Ignoring a county reassessment notice or underfunding reserves by 0.5% of value yearly lets property taxes creep 15-20% per cycle, as Colorado’s formula catches market run-ups. In Jefferson Park, skipping appeals on a 2025 notice means $3,000 extra annually by 2027, compounding to $40,000 over 10 years at 3% escrow growth—capital that could have funded solar panels yielding 8% ROI. Low reserves also force credit reliance during clustered repairs, adding 18% interest drag that stifles subsequent upgrades like windows boosting efficiency 15%.​

Cosmetic Neglect Signals Larger Structural Risk

Postponing exterior paint or trim repairs exposes wood to hail and UV, leading to rot that spreads into sheathing by year 5, especially on west-facing elevations in Sunnyside.
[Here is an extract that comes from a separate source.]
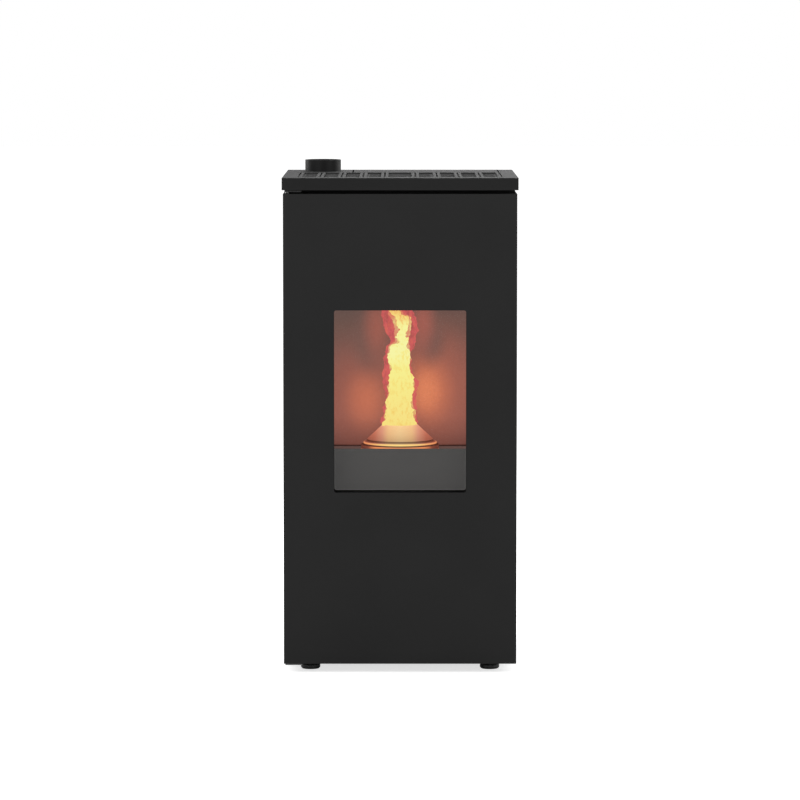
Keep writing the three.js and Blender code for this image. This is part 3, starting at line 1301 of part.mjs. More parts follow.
function makeRoomFanRotor() {
  const half = ROOM_FAN_HALF - ROOM_FAN_SHEET - 3;
  const discs = [-half, -DRUM_DISC / 2, half - DRUM_DISC].map((x) =>
    bar("x", DRUM_RADIUS, [x, x + DRUM_DISC], ROOM_FAN_AXIS, 20),
  );
  const shaft = bar("x", SHAFT_RADIUS, [-ROOM_FAN_HALF - 3, ROOM_FAN_HALF + 14], ROOM_FAN_AXIS, 12);
  const blades = [];
  for (let step = 0; step < DRUM_BLADES; step++) {
    const geometry = new THREE.BoxGeometry(2 * half - 1, ...DRUM_BLADE);
    geometry.rotateX(THREE.MathUtils.degToRad(DRUM_BLADE_LEAN));
    geometry.translate(0, DRUM_RADIUS - DRUM_BLADE_IN, 0);
    geometry.rotateX((step / DRUM_BLADES) * 2 * Math.PI);
    geometry.translate(0, ROOM_FAN_Y, ROOM_FAN_Z);
    blades.push(solid(geometry));
  }
  return union([...discs, shaft, ...blades]);
}

function makeRoomFanMotor() {
  const from = ROOM_FAN_HALF + SEAT;
  const can = bar("x", ROOM_MOTOR_RADIUS, [from, from + ROOM_MOTOR_LENGTH], ROOM_FAN_AXIS, 28);
  return can.subtract(bar("x", SHAFT_RADIUS + RUNNING, [from - PAST, from + 16], ROOM_FAN_AXIS, 16));
}

// ---------------------------------------------------------------- controls at the back

const MODULE_SPAN = [MODULE_X - MODULE_WIDTH / 2, MODULE_X + MODULE_WIDTH / 2];
const MODULE_Z = [MODULE_BOTTOM, MODULE_BOTTOM + MODULE_HEIGHT];
const MODULE_FACE = CASE_DEPTH + SEAT + MODULE_FLANGE;
const ROCKER_AXIS = { y: CASE_DEPTH - 4, z: ROCKER_Z };
const BUTTON_AXIS = { x: MODULE_X, z: BUTTON_Z };

function makeSocketModule() {
  const body = block(MODULE_SPAN, [CASE_DEPTH - MODULE_DEPTH, MODULE_FACE], MODULE_Z);
  const flangeY = [CASE_DEPTH + SEAT, MODULE_FACE];
  const flange = block(grow(MODULE_SPAN, MODULE_LIP), flangeY, grow(MODULE_Z, MODULE_LIP));
  const out = MODULE_FACE + PAST;
  const middle = [MODULE_X, MODULE_X];
  const socket = block(
    grow(middle, SOCKET_HALF[0]),
    [CASE_DEPTH - SOCKET_DEPTH, out],
    grow([SOCKET_Z, SOCKET_Z], SOCKET_HALF[1]),
  );
  const rockerHole = block(
    grow(middle, ROCKER_WIDTH / 2 + SEAT),
    [CASE_DEPTH - ROCKER_DEPTH, out],
    grow([ROCKER_Z, ROCKER_Z], ROCKER_HALF),
  );
  const trunnionX = grow(middle, ROCKER_WIDTH / 2 + TRUNNION + 0.5);
  const trunnions = bar("x", TRUNNION_RADIUS + RUNNING, trunnionX, ROCKER_AXIS, 12);
  const buttonHole = bar("y", BUTTON_RADIUS + RUNNING, [CASE_DEPTH - BUTTON_DEPTH - 5, out], BUTTON_AXIS, 20);
  const pins = SOCKET_PINS.map(([across, up]) => {
    const x = MODULE_X + across;
    const z = SOCKET_Z + up;
    return block(grow([x, x], 1), [CASE_DEPTH - SOCKET_DEPTH - PAST, CASE_DEPTH - 2], grow([z, z], 2));
  });
  return union([cutAll(body.add(flange), [socket, rockerHole, trunnions, buttonHole]), ...pins]);
}

// The rocker about its own axis, before it is tipped.
function makeRocker() {
  const across = both(ROCKER_WIDTH / 2);
  const reach = MODULE_FACE + 1.5 - ROCKER_AXIS.y;
  const body = prism([[-6, -6], [reach, -7.5], [reach - 1.5, 0], [reach, 7.5], [-6, 6]], across);
  return body.add(bar("x", TRUNNION_RADIUS, grow(across, TRUNNION), {}, 12));
}

const makeButton = () =>
  bar("y", BUTTON_RADIUS, [CASE_DEPTH - BUTTON_DEPTH, MODULE_FACE + 3], BUTTON_AXIS, 20);

function makeControlBox() {
  const [width, depth, height] = BOARD_BOX;
  const right = INNER_HALF;
  const end = CASE_DEPTH - BOARD_BOX_BACK_INSET;
  const y = [end - depth, end];
  const z = [BOARD_BOX_Z, BOARD_BOX_Z + height];
  const back = right - BOARD_BOX_BACK;
  const box = block([right - width, right], y, z);
  const tray = block([right - width - PAST, back], grow(y, -BOARD_BOX_WALL), grow(z, -BOARD_BOX_WALL));
  const board = block([back - BOARD, back + PAST], grow(y, -BOARD_MARGIN), grow(z, -BOARD_MARGIN));
  return box.subtract(tray).add(board);
}

// ---------------------------------------------------------------- assembly

const stove = new THREE.Group();
stove.position.y = -ORIGIN_Y;

function section(pieces) {
  const group = new THREE.Group();
  for (const [name, body, material] of pieces) group.add(mesh(name, body, material));
  stove.add(group);
  return group;
}

section([
  ["base_pan", makeBasePan(), FINISH.galvanised],
  ["left_side_panel", makeSidePanel(-1), FINISH.blackPaint],
  ["right_side_panel", makeSidePanel(1), FINISH.blackPaint],
  ["rear_panel", makeRearPanel(), FINISH.heatPaint],
  ["front_frame", makeFrontFrame(), FINISH.heatPaint],
  ["warm_air_deck", makeDeck(), FINISH.heatPaint],
  ["outlet_guard", makeOutletGuard(), FINISH.heatPaint],
  ["top_plate", makeTopPlate(), FINISH.blackPaint],
  ["hopper_lid", makeLid(), FINISH.blackPaint],
  ["lid_hinge_pin", makeLidPin(), FINISH.steel],
]);

const foot = makeFoot();
for (const [corner, [x, y]] of Object.entries(FEET)) {
  const piece = mesh("foot_" + corner, foot, FINISH.blackPlastic);
  piece.position.set(x, y, 0);
  stove.add(piece);
}

section([
  ["door_skin", makeDoorSkin(), FINISH.blackPaint],
  ["door_inner_frame", makeDoorInnerFrame(), FINISH.heatPaint],
  ["door_glass", makeGlass(), FINISH.glass],
  ["glass_gasket", makeGlassGasket(), FINISH.rope],
  ["glass_retainer_left", makeRetainer(-1), FINISH.heatPaint],
  ["glass_retainer_right", makeRetainer(1), FINISH.heatPaint],
  ["door_gasket", makeDoorGasket(), FINISH.rope],
  ["upper_hinge", makeUpperHinge(), FINISH.galvanised],
  ["lower_hinge", makeLowerHinge(), FINISH.galvanised],
  ["catch_body", makeCatchBody(), FINISH.galvanised],
  ["catch_tongue", makeTongue(), FINISH.steel],
]);

const roller = makeRoller();
for (const [place, side] of [["upper", 1], ["lower", -1]]) {
  const piece = mesh("catch_roller_" + place, roller, FINISH.steel);
  piece.position.set(CATCH_X, ROLLER_Y, rollerZ(side));
  stove.add(piece);
}

section([
  ["firebox_shell", makeFireboxShell(), FINISH.heatPaint],
  ["back_liner", makeBackLiner(), FINISH.fireboard],
  ["left_liner", makeSideLiner(-1), FINISH.fireboard],
  ["right_liner", makeSideLiner(1), FINISH.fireboard],
  ["baffle", makeBaffle(), FINISH.fireboard],
  ["hearth_plate", makeHearthPlate(), FINISH.castIron],
  ["burn_pot", makeBurnPot(), FINISH.castIron],
  ["flame_bell", makeFlameBell(), FINISH.castIron],
  ["igniter", makeIgniter(), FINISH.steel],
  ["ash_drawer", makeAshDrawer(), FINISH.greyPaint],
]);

section([
  ["smoke_box", makeSmokeBox(), FINISH.heatPaint],
  ["smoke_duct", makeSmokeDuct(), FINISH.heatPaint],
  ["smoke_fan_housing", makeSmokeFanHousing(), FINISH.galvanised],
  ["smoke_fan_rotor", makeSmokeFanRotor(), FINISH.steel],
  ["smoke_fan_motor", makeSmokeFanMotor(), FINISH.aluminium],
  ["flue_pipe", makeFluePipe(), FINISH.galvanised],
  ["flue_collar", makeFlueCollar(), FINISH.blackPaint],
  ["air_intake_pipe", makeAirIntake(), FINISH.galvanised],
]);

section([
  ["pellet_hopper", makeHopper(), FINISH.galvanised],
  ["hopper_funnel", makeHopperFunnel(), FINISH.galvanised],
  ["hopper_throat", makeHopperThroat(), FINISH.galvanised],
  ["lid_seal", makeLidSeal(), FINISH.silicone],
  ["pellet_chute", makeChute(), FINISH.heatPaint],
]);

const auger = section([
  ["auger_tube", makeAugerTube(), FINISH.galvanised],
  ["auger_screw", makeAugerScrew(), FINISH.steel],
  ["auger_gearmotor", makeGearmotor(), FINISH.aluminium],
]);
auger.position.set(0, AUGER_Y, AUGER_Z);
auger.rotation.x = AUGER_TILT;

section([
  ["room_fan_housing", makeRoomFanHousing(), FINISH.galvanised],
  ["room_fan_rotor", makeRoomFanRotor(), FINISH.aluminium],
  ["room_fan_motor", makeRoomFanMotor(), FINISH.aluminium],
  ["control_box", makeControlBox(), FINISH.blackPlastic],
  ["socket_module", makeSocketModule(), FINISH.blackPlastic],
  ["standby_button", makeButton(), FINISH.blackPlastic],
]);

const rocker = mesh("power_rocker", makeRocker(), FINISH.blackPlastic);
rocker.position.set(MODULE_X, ROCKER_AXIS.y, ROCKER_AXIS.z);
rocker.rotation.x = THREE.MathUtils.degToRad(ROCKER_TIP);
stove.add(rocker);

export default stove;
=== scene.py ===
import json
import math

import bmesh
import bpy
from mathutils import Matrix, Vector, noise
from mathutils.bvhtree import BVHTree


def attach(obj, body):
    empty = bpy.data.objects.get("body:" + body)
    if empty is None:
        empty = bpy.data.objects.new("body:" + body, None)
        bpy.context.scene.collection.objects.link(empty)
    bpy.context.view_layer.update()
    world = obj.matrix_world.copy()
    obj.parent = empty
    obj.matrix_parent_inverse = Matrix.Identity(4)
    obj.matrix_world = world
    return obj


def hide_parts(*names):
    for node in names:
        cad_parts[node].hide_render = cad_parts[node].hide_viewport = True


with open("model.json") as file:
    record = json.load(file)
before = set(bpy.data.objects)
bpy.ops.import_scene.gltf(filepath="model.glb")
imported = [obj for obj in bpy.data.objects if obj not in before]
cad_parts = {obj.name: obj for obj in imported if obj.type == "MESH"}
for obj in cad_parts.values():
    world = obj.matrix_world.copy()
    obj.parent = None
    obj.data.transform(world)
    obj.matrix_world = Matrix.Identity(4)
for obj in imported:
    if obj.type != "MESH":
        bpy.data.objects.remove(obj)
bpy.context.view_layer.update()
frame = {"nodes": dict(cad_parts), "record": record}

NODES = frame["nodes"]
RECORD = frame["record"]
BODY_OF = {n: body for body, nodes in RECORD["behaviour"]["bodies"].items() for n in nodes}
SLOT_OF = {part["node"]: part["material_slot"] for part in RECORD["subparts"]}

MM = 0.001
DOOR_FACE = 278.75  # the door's face in front of the middle of the stove

# The part's own sizes in mm, with Y measured back from the door's face.
FLUE = (-172, 446.5)
FLUE_RADIUS = 40
COLLAR_BORE = 36
COLLAR_SPIGOT = 38.2
SPIGOT_FOOT = 1028.5
COLLAR_SEAT = 1058.5
COLLAR_TOP = 1090.5
HINGE_PIN = (-241, 18)
HINGE_GAP = (1030.9, 1034.1)  # between the door's top and the top plate
POT_Y = 140
HEARTH = 468.8
BELL_RADIUS = 84.4
BELL_HEIGHT = 56
BELL_FRONT = (-45, -72)  # from the bell's middle, where its skirt turns to face the door
WINDOW_HALF = 141.5
WINDOW_Z = (390.4, 781.8)
REVEAL = 24
VENTS_HALF = 225
VENTS_Y = (50, 350)
DRAWER_HALF = 141.9  # the drawer's front as the window shows it
DRAWER_FOOT = 390.4
DRAWER_CORNER = 5
DRAWER_SHADOW_BAND = (4.4, -5.6)  # the band of its painted shadow and painted highlight, outside and inside of that outline
REAR_FACE = 535.05
MODULE_X = 200
ROCKER_Z = 101
FEET = {
    "foot_front_left": (-194, 73),
    "foot_front_right": (194, 73),
    "foot_rear_left": (-194, 480),
    "foot_rear_right": (194, 480),
}
EDGE_RADIUS = {
    "top_plate": 1.0,
    "hopper_lid": 1.0,
    "door_skin": 0.8,
    "left_side_panel": 0.5,
    "right_side_panel": 0.5,
    "ash_drawer": 0.6,
    "socket_module": 0.5,
    "power_rocker": 0.5,
    "standby_button": 0.6,
}


def at(x, y, z):
    """A point of the stove in mm, with Y from the door's face, as a place in the frame."""
    return Vector((x, y - DOOR_FACE, z)) * MM


# ---------------------------------------------------------------- colours and nodes


def paint(code):
    """An sRGB hex value as linear RGBA."""
    channels = [int(code[i : i + 2], 16) / 255 for i in (1, 3, 5)]
    linear = [c / 12.92 if c <= 0.04045 else ((c + 0.055) / 1.055) ** 2.4 for c in channels]
    return (*linear, 1.0)


def add(tree, kind, settings=None, stops=()):
    """Adds a node. Its settings are its own properties, or inputs, each given as a value, as a
    hex colour, or as the socket or the node that is linked there, a node by its first output.
    The stops are for a colour ramp: places along it, each with a hex colour or a grey."""
    node = tree.nodes.new("ShaderNode" + kind)
    for name, value in (settings or {}).items():
        if isinstance(value, bpy.types.Node):
            value = value.outputs[0]
        if isinstance(value, bpy.types.NodeSocket):
            tree.links.new(value, node.inputs[name])
        elif isinstance(name, str) and hasattr(node, name):
            setattr(node, name, value)
        else:
            node.inputs[name].default_value = paint(value) if isinstance(value, str) else value
    for index, (place, value) in enumerate(stops):
        bar = node.color_ramp.elements
        ends = {0: bar[0], len(stops) - 1: bar[-1]}
        stop = ends[index] if index in ends else bar.new(place)
        stop.position = place
        stop.color = paint(value) if isinstance(value, str) else (value, value, value, 1)
    return node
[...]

Buyers perceive this as “deferred maintenance,” shaving 3-7% off offers, while insurance hikes 25% for visible deterioration under Colorado’s wind/hail claims history. Compounded, a $2,000 year-one repaint prevents $12,000 siding replacement, preserving 4% equity upside in stable tracts over volatile flips.​

Neighborhood Engagement Lapses Erode Positioning

Failing to join HOA boards or attend zoning meetings misses early intel on assessments (e.g., $10,000/unit for Lohi shared roofs) or ADU reforms unlocking 20% value-add. Isolated owners react to changes—like 2026 parking minimums tightening—selling into softening markets at 5-10% discounts, while engaged peers time exits or expansions. Over 10 years, this compounds to $100,000+ equity gaps, as small network investments yield market-timing edges worth 2x annual costs.​

Denver ownership rewards foresight: small decisions on water, systems, taxes, and community compound positively into 6-8% total returns via preserved basis and timed upgrades, or negatively into 20-30% NPV drags through reactive fixes and opportunity costs. Early discipline calibrates the asset’s trajectory, turning houses into enduring stores of value amid local entropy.